The database reveals the amount of valuable materials recovered or lost in the EU’s scrap vehicles, batteries, computers, phones, devices, appliances and other high tech products discarded annually – roughly 18 million tonnes in all.
The ProSUM consortium says urban mining to recover valuable critical raw materials from wastes is vital for securing ongoing supplies for manufacturing and to limit dependence on non-EU suppliers.
This platform displays all readily available data on products put on the market, stocks, composition and waste flows for electrical and electronic equipment, vehicles and batteries for all EU 28 Member States plus Switzerland and Norway. Iceland is also included for vehicles.
The EU, Norway and Switzerland generated some 10.5 million tonnes of waste electrical and electronic equipment in 2016 – about 23 percent of the world total. In addition, two million tonnes of batteries and some seven to eight million tonnes of EU vehicles reach their end-of-life each year.
All represent a rich source of secondary critical raw materials.
The recently published Global e-Waste Monitor reported that the world’s 44.7 metric tonnes of e-waste alone in 2016 contained €55 billion worth of precious metals and other high value materials.
The Urban Mine Platform contains data for elements and materials in high abundance in these waste products, mainly base metals, precious metals, and critical raw materials.
Dynamic charts on the Urban Mine Platform offer detailed data and market intelligence on The number and type of products placed on the market, in-stock, and generated as waste. The compositions of key components, materials and elements, such as aluminum, copper, gold or neodymium are given, in batteries, electronic and electrical equipment (EEE), and vehicles.

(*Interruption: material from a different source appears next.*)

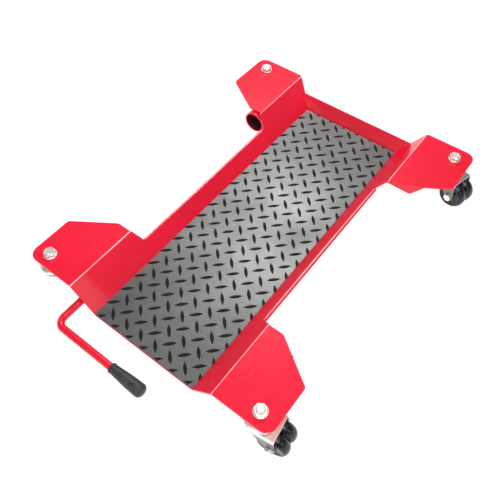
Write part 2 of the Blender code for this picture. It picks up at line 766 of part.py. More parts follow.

Pascal Leroy, secretary general of the WEEE Forum, a Brussels-based not-for-profit association and ProSUM project coordinator says, “Three years in the making, this consolidated database is the world’s first ‘one stop shop’ knowledge data platform on CRMs in waste products – easy to access, structured, comprehensive, peer-reviewed, up-to-date, impartial, broad in scope, standardized and harmonized, and verifiable.”